La capellanía atea y el laicismo

Hay debates sociales que se enconan innecesariamente. La discusión se convierte en un campo de batalla que cada parte llena de parapetos dialécticos, trincheras silogísticas, agravios comparativos y minas en forma de eslóganes furibundos que acaban por arrinconar y oscurecer el posible consenso y el bien común que –supuestamente– se buscaba. Esgrimir entonces la benevolencia como solución parece, incluso, de mal gusto: como ponerse poético cuando se habla de dinero. Y sin embargo, ahí está no pocas veces la llave que puede desembrollar el asunto.

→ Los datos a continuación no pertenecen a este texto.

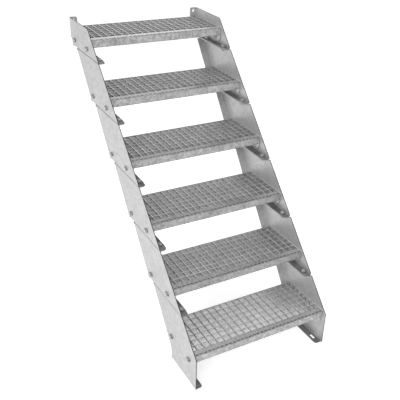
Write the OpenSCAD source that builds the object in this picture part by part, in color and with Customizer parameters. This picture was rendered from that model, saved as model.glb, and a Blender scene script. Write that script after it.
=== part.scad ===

Algo parecido me parece que ocurre con el tema de las capillas en los hospitales públicos. Mucho se ha hablado de la aconfesionalidad del Estado, el dinero público, el concordato, los privilegios de un credo sobre los demás, etc., y casi siempre con un tono poco conciliador Y, de pronto, aparece una “capellanía atea” en un hospital público, que se presenta no como “antinada” sino como un servicio para determinados pacientes que lo solicitan, y el acuerdo ya no parece tan lejano.

Ha ocurrido en Inglaterra. The Guardian publicaba hace unas semanas un reportaje sobre la labor de Jane Flint, la primera “asistente espiritual no religiosa” en el país. Flint trabaja desde hace dos años en un hospital de Leicester, codo con codo con los demás capellanes: uno cristiano, uno hindú, uno musulmán y otro sikh. Cuenta que los pacientes que atiende le agradecen mucho su labor. También acude a las llamadas de personas con fe que quieren su compañía, al igual que los otros capellanes hablan con enfermos ateos.

“Se trata simplemente de estar ahí. Pero el asunto es que te conozcan. Los pacientes no te pueden llamar si no saben que existes”, dice Flint, pero podría decir cualquier otro capellán. “Saber que hay alguien con mis mismas creencias dispuesto a hablar conmigo y venir a visitarme es maravilloso, cambia el tiempo que te queda en el hospital”, dice un enfermo no creyente, pero podría decir otro cristiano, o musulmán o hindú. Estas declaraciones muestran que la cuestión de la incompatibilidad entre el espacio público y la religión (o la no religión, que es otro tipo de creencia) se resuelve en gran medida apelando a la benevolencia –querer el bien para el otro– y la búsqueda del bien común, más que con intrincadas disquisiciones sobre el Estado laico y aconfesional.